Record extracts
====
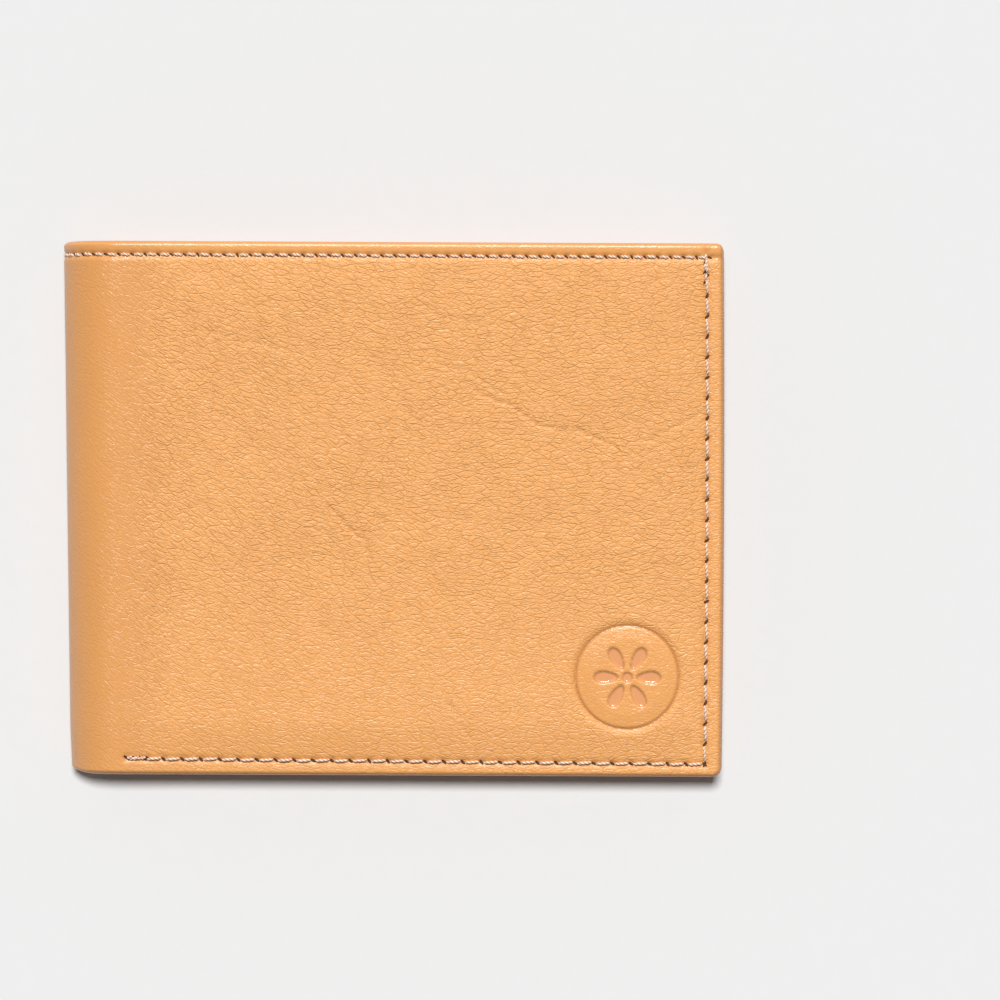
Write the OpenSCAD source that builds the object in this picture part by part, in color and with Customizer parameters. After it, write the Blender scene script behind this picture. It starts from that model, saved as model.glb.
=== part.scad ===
====
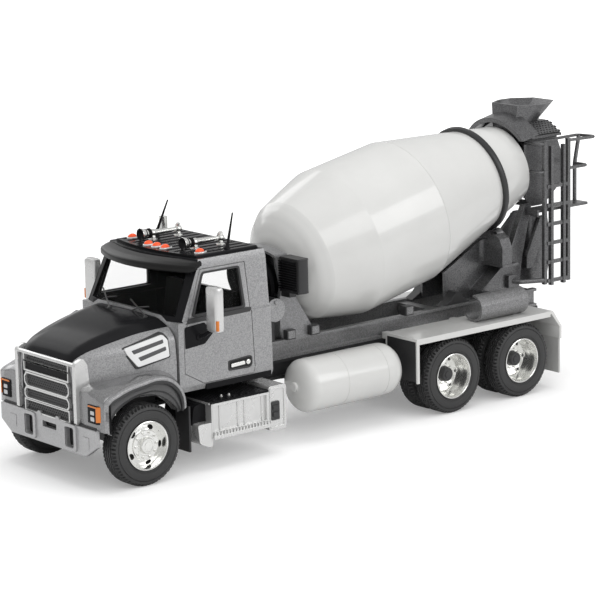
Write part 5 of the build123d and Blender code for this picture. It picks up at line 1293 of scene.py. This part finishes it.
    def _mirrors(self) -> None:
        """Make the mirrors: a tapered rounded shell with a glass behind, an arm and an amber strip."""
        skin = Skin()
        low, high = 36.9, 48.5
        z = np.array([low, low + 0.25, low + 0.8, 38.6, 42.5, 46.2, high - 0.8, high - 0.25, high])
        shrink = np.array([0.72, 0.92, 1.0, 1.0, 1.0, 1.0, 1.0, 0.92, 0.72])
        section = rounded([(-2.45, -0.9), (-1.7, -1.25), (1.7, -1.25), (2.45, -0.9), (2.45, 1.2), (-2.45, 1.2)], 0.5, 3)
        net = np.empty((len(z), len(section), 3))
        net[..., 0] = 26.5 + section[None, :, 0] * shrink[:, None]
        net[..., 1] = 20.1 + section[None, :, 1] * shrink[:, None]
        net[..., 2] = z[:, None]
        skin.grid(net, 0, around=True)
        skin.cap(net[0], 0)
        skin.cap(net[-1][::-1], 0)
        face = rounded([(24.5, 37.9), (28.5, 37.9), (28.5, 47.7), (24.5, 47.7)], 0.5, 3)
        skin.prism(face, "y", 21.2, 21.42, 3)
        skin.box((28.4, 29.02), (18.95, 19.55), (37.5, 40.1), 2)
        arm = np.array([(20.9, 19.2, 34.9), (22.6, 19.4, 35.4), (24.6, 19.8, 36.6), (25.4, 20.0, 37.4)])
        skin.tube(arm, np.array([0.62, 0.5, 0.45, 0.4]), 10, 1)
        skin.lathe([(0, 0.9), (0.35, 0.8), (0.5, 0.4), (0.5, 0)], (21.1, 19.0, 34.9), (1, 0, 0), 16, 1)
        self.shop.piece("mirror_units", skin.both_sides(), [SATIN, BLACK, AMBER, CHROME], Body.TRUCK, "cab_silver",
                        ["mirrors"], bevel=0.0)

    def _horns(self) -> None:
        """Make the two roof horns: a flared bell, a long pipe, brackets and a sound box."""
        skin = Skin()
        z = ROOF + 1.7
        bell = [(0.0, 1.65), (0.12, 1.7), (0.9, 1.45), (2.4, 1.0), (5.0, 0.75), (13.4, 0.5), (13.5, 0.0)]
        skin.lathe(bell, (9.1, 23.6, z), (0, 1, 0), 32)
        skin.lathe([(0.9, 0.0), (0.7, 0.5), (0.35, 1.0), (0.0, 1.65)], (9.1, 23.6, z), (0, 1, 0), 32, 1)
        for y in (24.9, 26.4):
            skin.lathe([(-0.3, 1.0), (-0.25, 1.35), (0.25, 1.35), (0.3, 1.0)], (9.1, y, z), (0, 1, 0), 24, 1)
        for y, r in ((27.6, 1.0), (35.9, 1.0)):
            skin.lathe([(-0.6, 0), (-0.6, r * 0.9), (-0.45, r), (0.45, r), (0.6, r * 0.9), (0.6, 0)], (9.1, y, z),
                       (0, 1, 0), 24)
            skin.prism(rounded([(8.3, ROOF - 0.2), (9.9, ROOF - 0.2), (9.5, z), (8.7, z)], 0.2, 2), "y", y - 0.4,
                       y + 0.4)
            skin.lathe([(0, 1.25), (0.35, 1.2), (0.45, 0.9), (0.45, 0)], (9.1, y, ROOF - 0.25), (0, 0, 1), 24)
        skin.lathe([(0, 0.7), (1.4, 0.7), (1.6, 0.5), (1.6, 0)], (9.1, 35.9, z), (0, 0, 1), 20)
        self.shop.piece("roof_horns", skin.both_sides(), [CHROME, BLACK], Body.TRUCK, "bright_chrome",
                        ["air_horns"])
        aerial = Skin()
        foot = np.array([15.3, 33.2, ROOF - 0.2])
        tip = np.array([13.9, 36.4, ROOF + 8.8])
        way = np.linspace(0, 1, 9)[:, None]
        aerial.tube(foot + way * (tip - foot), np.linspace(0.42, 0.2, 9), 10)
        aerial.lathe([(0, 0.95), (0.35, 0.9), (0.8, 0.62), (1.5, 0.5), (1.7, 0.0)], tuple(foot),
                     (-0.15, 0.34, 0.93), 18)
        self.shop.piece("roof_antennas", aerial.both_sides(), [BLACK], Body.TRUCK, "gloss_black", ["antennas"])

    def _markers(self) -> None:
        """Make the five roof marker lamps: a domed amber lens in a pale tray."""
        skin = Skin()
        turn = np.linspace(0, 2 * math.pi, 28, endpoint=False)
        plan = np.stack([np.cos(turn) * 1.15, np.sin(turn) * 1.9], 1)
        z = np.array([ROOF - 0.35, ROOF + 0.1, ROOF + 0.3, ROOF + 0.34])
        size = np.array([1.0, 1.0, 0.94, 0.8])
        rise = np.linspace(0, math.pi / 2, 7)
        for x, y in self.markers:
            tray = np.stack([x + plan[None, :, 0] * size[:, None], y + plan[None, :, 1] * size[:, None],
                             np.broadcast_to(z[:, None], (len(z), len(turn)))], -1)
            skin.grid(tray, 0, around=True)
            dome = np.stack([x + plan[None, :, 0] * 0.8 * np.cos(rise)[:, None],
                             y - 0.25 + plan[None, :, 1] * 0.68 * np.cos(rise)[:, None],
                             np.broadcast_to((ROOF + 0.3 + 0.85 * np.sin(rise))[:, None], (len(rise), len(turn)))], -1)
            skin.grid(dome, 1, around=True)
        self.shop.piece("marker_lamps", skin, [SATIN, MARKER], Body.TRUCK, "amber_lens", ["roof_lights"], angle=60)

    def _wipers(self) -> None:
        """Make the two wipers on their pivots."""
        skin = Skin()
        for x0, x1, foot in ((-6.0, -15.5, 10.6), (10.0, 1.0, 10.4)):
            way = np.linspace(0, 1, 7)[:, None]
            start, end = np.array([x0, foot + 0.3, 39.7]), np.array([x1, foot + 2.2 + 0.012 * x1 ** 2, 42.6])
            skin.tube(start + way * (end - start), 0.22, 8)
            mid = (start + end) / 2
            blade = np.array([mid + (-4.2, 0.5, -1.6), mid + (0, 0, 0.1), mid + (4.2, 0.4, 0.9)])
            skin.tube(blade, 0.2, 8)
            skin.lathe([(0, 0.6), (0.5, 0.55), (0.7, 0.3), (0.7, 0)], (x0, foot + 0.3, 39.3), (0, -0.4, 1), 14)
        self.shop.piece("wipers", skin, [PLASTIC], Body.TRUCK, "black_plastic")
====
Task
State how many lines of the records hold the string "part", and nothing else.

Solution to the exercise
3